When votes are counted

Summer is almost over and our esteemed politicians, and their wannabe colleagues, are gearing up to start the daily round of sound and fury signifying not an 'eck of a lot again. It's about time too, frankly, because the fag of provoking the Lil'Elves...

Summer is almost over and our esteemed politicians, and their wannabe colleagues, are gearing up to start the daily round of sound and fury signifying not an 'eck of a lot again.

It's about time too, frankly, because the fag of provoking the Lil'Elves and the blinking hunters, to say nothing of various assorted racists, is getting a bit much. As I mused in my blog a few days ago, it's a bit like playing for cheap laughs.

Be that as it may, let's take a look at the political scene, then.

Joseph Muscat, new-found hero of the Labour Party, is being a good lad, doing his level best not to put his size nines into it and being helped in this by the fact that, it being summer and all, the media tends to imitate the rest of the country by going into estivation. Mr Gates' meisterwerk refused to accept that word, but that's his problem.

One has to assume that at some point in the not-too-distant future, the Muscat feller will grace the House with his presence, assuming someone will make way for him. The ways and means that will be found for that happy event to come about is for his party to sort out - there've been enough theories flown around to make my tuppence-worth irrelevant.

A crack by the Alternattiva, or Greens or whatever the national conscience calls itself, caught my eye. They want a national quota established so that if they get enough votes on a national level, they will get a seat or however many that would imply in the House.

Whether this is or is not a good idea is debatable: would you want Prof. Arnold Cassola and his merry men and women to hold the balance of power in their sweaty palms?

I'm not too sure about that, to put it bluntly. I'm sure many members of the chattering classes, particularly all those who before the election were going on and on and on about how it was about time the Nationalists got what was coming to them, would leap up with gusto to bellow a resounding "yes" but that's hardly a recommendation in itself.

Quite the contrary, actually.

I've always debated whether the function of the more idealistic among us is really to get down and dirty with the big beasts, but that debate is superseded by the bleak fact that, during the last election, they did just that. So they can't grumble now about the said beasts closing ranks against them.

Which I'm sure they will, given that the poor showing of the Alternattiva at the polls will have given the people who work these things out in Pietà and Ħamrun the comfort they need to work out that this lot are pretty irrelevant.

And it will be no use, I think, for the Alternattiva to do well in the upcoming MEP contest, because even if they do (which is far from a given) everyone knows that the MEP elections are as relevant to the national equation as the local council ones.

The problem with these marginal parties being given a bite at the cherry is that the less stable among them start getting delusions of grandeur.

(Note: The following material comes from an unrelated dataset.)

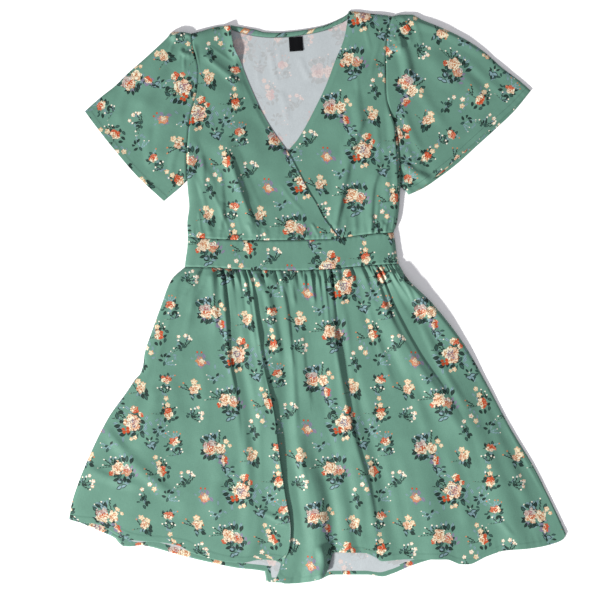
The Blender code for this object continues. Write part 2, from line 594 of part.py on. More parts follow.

Consider, if you will, this choice snippet from Dr John Zammit, who commented that "The Alleanza Liberal-Demokratika Malta totally agrees with Alternattiva Demokratika for a national threshold of 2.5 per cent of first count votes and hope that the government will impliment this immediately to have a truely democratic country and the small parties will have their share in the Maltese Parliament, especially the Alternattiva Demokratika who represent the greens in the European Parliament and us who represent the ALDE/ELDR (Liberals) the third largest political group".

I've cut and pasted it directly.

Note, please, the notion that this gentleman seems to have, that it is the government that decides these things. I wonder what the MLP would have to say about that, for Heaven's sake.

Hasn't Dr Zammit taken even a cursory glance at the Constitution and our electoral laws?

He goes on to preen a bit, after characterising the Alternattiva as "representing the greens in the European Parliament", which is a particularly strange assertion, since they don't, actually, have a member in that august institution, by associating his motley crew with the Liberals, which he calls the "third largest political group", without specifying whether he means in Malta or in Europe.

Having read what the guy has written, do you want there to be the slightest risk that people like John Zammit, who, I am sure, is a fine fellow and all that, to come anywhere near a seat in the House?

His party clocked up what, a few dozen votes and still he arrogates to himself the right to give us all the impression that he forms part of a real political grouping with clout and bottom, not to mention gravitas.

Oh well, I suppose it's all pretty moot, really, since I can't see the big beasts giving up any of their hard-won territory.

And so to end, you'll recall that last summer I waxed pretty lyrical about Il-Kantra, the beach-side restaurant at the Ta' Ċenċin Gozo? Well, times change and all that: we dropped in for a pre-lunch g&t last Sunday to be greeted by a pretty grotty level of cleanliness and a gentleman who, on being asked whether a glass of something refreshing was anywhere within the bounds of feasibility, mumbled about the waiter not being there yet and, anyway, he didn't know what time he was coming.

And there the matter stood, with us slinking off to Xerri l-Bukkett and a much better welcome, resolving not to bother again in the immediate future.